MATA INDONESIA, JAKARTA – Nama Abdul Malik Karim Amrullah atau yang mashyur dengan Buya Hamka adalah salah satu tokoh muslim terkemuka tanah air.
Selain itu, ia juga dikenang sebagai salah satu penulis berbakat nan produktif dalam dunia sastra modern Indonesia. Sekitar 118 tulisan mencakup bidang agama, filsafat, dan sastra lahir lewat tangan sosok kelahiran Nagari Sungai Batang, Tanjung Raya, Kabupaten Agam, Sumatra Barat, 17 Februari 1908 silam.
Diantara deretan karyanya, novel ‘Tenggelamnya Kapal Van Der Wijck‘ yang dibuat pada tahun 1938 menjadi salah satu novel yang fenomenal. Bukan hanya menyemutnya para peminat kisah cinta tak sampai antara Zainuddin dan Hayati tersebut, ternyata novel tersebut ikut dikritik oleh sejumlah pembaca muslim.
Sungguh persoalan yang pelik saat itu. Posisi Hamka sebagai ulama sekaligus pengarang roman digoyang. Para penikmat karya-karyanya itu menolak mentah-mentah kehadiran Van Der Wijck. Menurut mereka, seorang ulama tak pantas menulis roman percintaan. Hamka pun dijuluki ‘kiai cabul’.
Tak mau menjadi bias, ia kemudian berapologi lewat tulisannya di Pedoman Masyarakat No. 4 bertarikh 1938. Hamka mengatakan, banyak roman yang menyimpan pesan positif terhadap pembacanya. Ketua Majelis Ulama Indonesia (MUI) pertama ini merujuk pada roman 1920-an dan 1930-an yang mengupas adat kolot, pergaulan bebas, kawin paksa, poligami, dan bahaya pembedaan kelas.

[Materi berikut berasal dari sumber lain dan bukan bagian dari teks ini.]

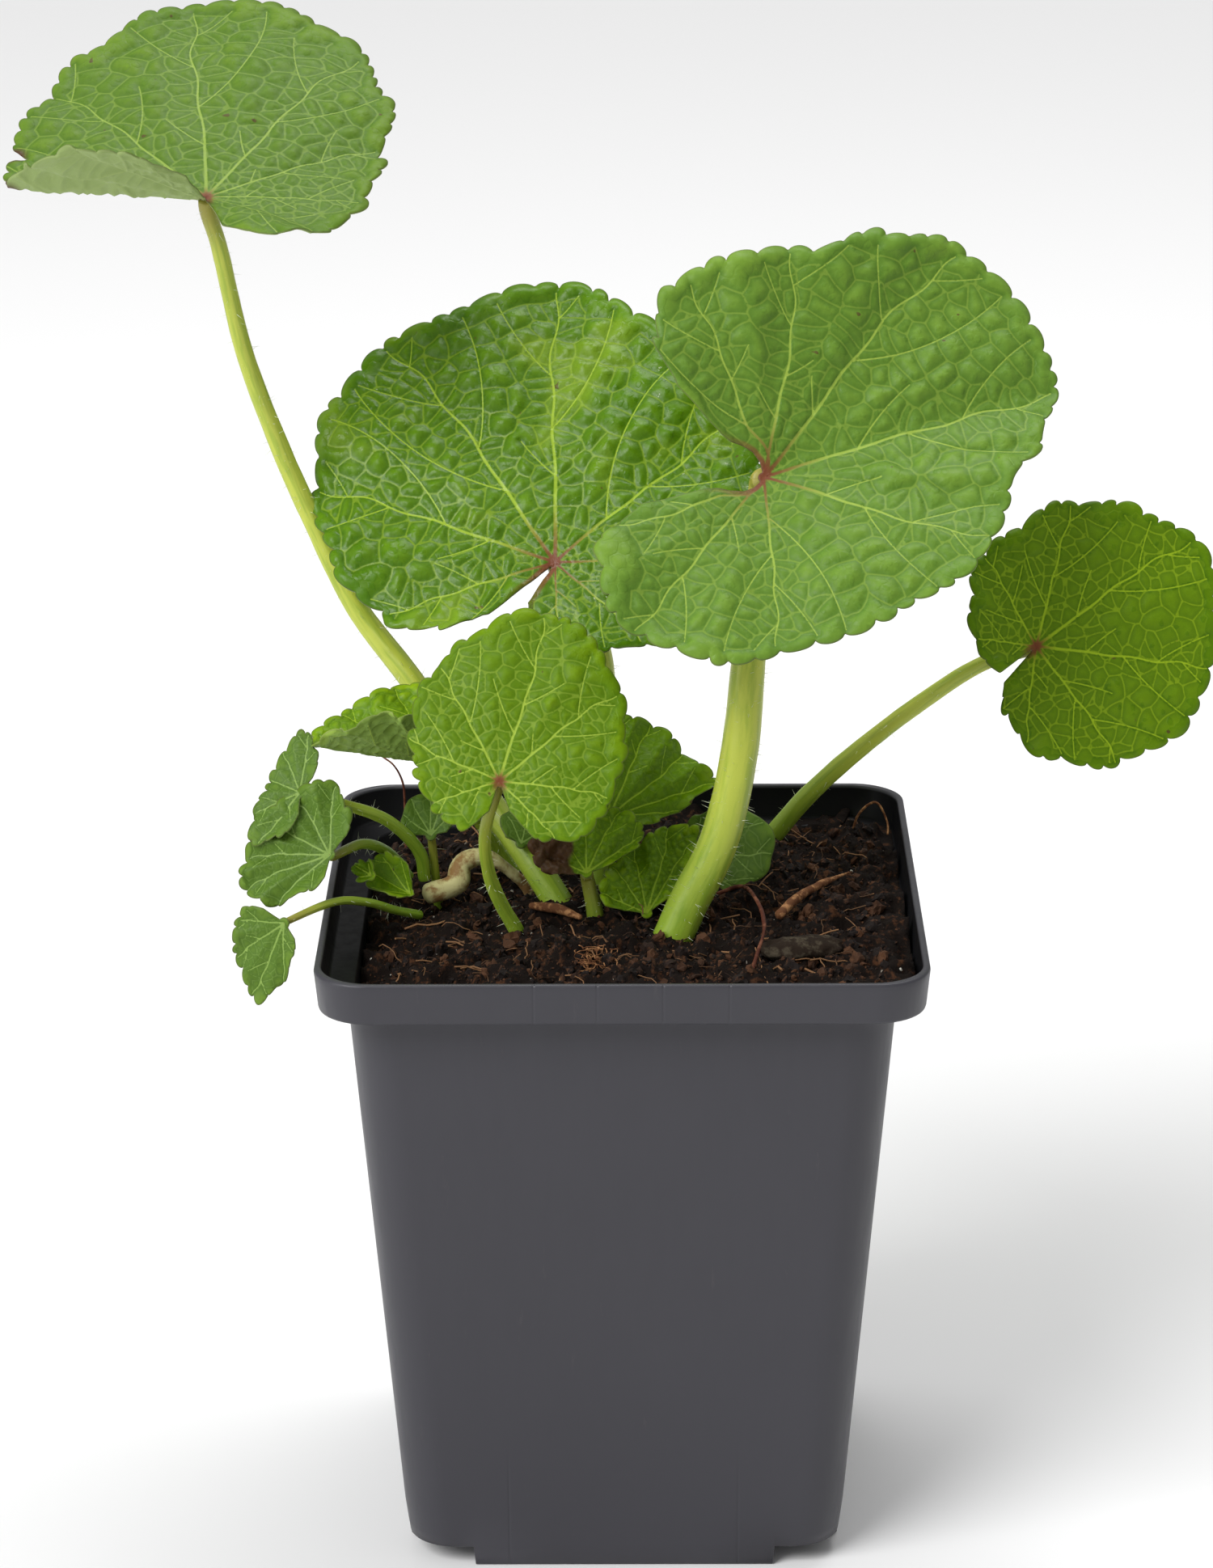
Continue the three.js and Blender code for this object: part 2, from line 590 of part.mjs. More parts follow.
const SLIVERS_AND_ROOTS = [
  {
    name: "bark_sliver", radii: [1.1, 1, 0.6, 0.5], steps: 8,
    points: [[23.8, -11.1, 98.2], [26.5, -5.9, 98.9], [30.3, -0.6, 99.2], [34.9, 5.2, 99]],
  },
  {
    name: "wood_sliver", radii: [0.5, 0.8, 0.5], steps: 6,
    points: [[-13.8, -6.2, 97.9], [-9.8, -8.6, 98.3], [-6.4, -11.6, 98]],
  },
  {
    name: "root_arch", radii: [0.45, 0.45], steps: 16,
    points: [
      [14.6, -2.4, 98.4], [17.9, -4.1, 100.2], [20.3, -12.6, 101], [21.1, -23.3, 100.6],
      [19.8, -31.3, 99.4], [18.6, -36, 97.4],
    ],
  },
  {
    name: "root_upright", radii: [0.35, 0.3], steps: 12,
    points: [
      [-34.6, 30, 90], [-34.6, 30, 99.8], [-34.9, 30, 105.4], [-36.3, 30, 108.3], [-38, 30, 109.7],
    ],
  },
  {
    name: "root_loop", radii: [0.35, 0.35], steps: 12,
    points: [
      [36.2, 29.7, 92], [37.4, 30.3, 99.5], [40.2, 30.1, 101.8], [42, 28.6, 99], [42, 26.8, 97.6],
    ],
  },
];

const THIN_SIDES = 6;
SLIVERS_AND_ROOTS.forEach(({ name, radii, steps, points }) => {
  add(name, aboveSoil(stem(points, radii, steps, THIN_SIDES)), "bark");
});

export default plant;
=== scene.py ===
"""A young hollyhock in a square nursery pot: the finish of every surface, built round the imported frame."""

import math

import bpy
import numpy as np
from mathutils import Matrix, Vector, kdtree
from mathutils.geometry import delaunay_2d_cdt


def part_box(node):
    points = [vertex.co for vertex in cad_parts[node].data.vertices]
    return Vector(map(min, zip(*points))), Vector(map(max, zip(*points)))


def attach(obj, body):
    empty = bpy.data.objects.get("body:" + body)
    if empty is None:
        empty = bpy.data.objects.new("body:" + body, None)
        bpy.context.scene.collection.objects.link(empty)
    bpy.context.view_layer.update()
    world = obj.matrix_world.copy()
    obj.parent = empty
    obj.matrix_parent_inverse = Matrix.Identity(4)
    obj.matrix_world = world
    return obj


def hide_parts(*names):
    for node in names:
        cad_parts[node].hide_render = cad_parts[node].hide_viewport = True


bl_info = {
    "name": "Potted Hollyhock",
    "version": (1, 0, 0),
    "blender": (4, 5, 0),
    "location": "View3D > Sidebar > Hollyhock",
    "description": "Builds leaves, stalks, soil and pot round a packed frame",
    "category": "Add Mesh",
}

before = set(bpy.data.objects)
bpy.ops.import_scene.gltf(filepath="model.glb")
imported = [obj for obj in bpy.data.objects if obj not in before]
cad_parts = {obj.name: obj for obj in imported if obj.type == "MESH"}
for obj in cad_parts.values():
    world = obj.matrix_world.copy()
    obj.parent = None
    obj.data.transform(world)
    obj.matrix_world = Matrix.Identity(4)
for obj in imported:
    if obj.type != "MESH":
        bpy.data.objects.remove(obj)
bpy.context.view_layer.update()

MM = 0.001
BODY = "root"

HUB = 0.9  # radius of the little disc of a blade where its stalk joins
LINE_STEP = 0.42  # distance between the points of a vein
RIM_REACH = 0.97  # share of a blade's radius that the net of veins fills
SOIL_HALF, SOIL_CORNER = 43.1, 6.2  # half width of the soil's top, and the radius of its corners
LEDGE, LEDGE_INNER = 94.6, 39.2  # height of the ledge inside the pot's collar, and where it starts
FOOT_START, FOOT_END = 22.75, 23.05  # distances from the middle where the foot steps up to its corners
FOOT_STEP = 3.0  # height of that step
HOLE_AT, HOLE_RADIUS, HOLE_SIDES = 28.0, 2.6, 24  # drain holes in the raised corners
FLOOR_THICKNESS = 1.2
POT_HEIGHT = 100


# ---------------------------------------------------------------- settings

def colour(name, default, description):
    return bpy.props.FloatVectorProperty(
        name=name, description=description, subtype="COLOR", size=4, min=0, max=1, default=(*default, 1.0)
    )


def length_mm(name, default, description):
    return bpy.props.FloatProperty(
        name=name, description=description, default=default * MM, min=0, precision=5,
        subtype="DISTANCE", unit="LENGTH",
    )


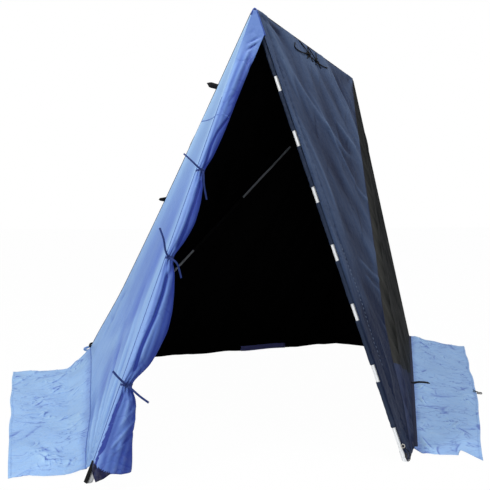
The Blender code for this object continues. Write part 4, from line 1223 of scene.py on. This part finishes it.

Salah satu keluhuran pemikiran Hamka soal poligami ini dikisahkan kembali oleh sang anak, Irfan Hamka lewat buku ‘Ayah, Kisah Buya Hamka‘.
Di suatu kesempatan, Hamka didatangi perempuan yang curhat dan meminta solusi ingin cerai gara-gara suaminya poligami. Namun, ia malah mendapat jawaban mengejutkan dari Buya.
“Buya dilarang agama untuk menganjurkan ananda mengajukan cerai ke suami. Dan Buya tidak berhak menganjurkan ananda untuk bersabar. Keputusan ada di tangan ananda. Semua tergantung tinggi rendahnya iman seseorang pada Allah,” demikian perkataannya yang dinukil dari Buku Ayah, Kisah Buya Hamka, Irfan Hamka, 2013.
Pun selama hayatnya Hamka tak pernah melakukan poligami sekaligus tak pernah menggugat, menghujat atau bahkan menolaknya. Ia adalah sosok ayah yang luar biasa dan cinta sejatinya, Sitti Raham.
Itulah Hamka, sosok yang tak pernah tamat SD karena kenakalannya. Ia cuma mendapat pelajaran agama dan mengaji, hasil didikan sang ayah.
Uniknya, ia malah mendapat gelar doktor kehormatan dari Universitas al-Azhar dan Universitas Nasional Malaysia. Sementara Universitas Moestopo, Jakarta mengukuhkan Hamka sebagai guru besar.
Buya Hamka wafat pada 24 Juli 1981 setelah sempat menjalani perawatan di Rumah Sakit Pusat Pertamina. Ia dimakamkan di Tempat Pemakaman Umum Tanah Kusir. Pada 2011, pemerintah menganugerahkan gelar pahlawan nasional padanya. Namanya juga diabadikan menjadi nama perguruan tinggi Islam milik Muhammadiyah.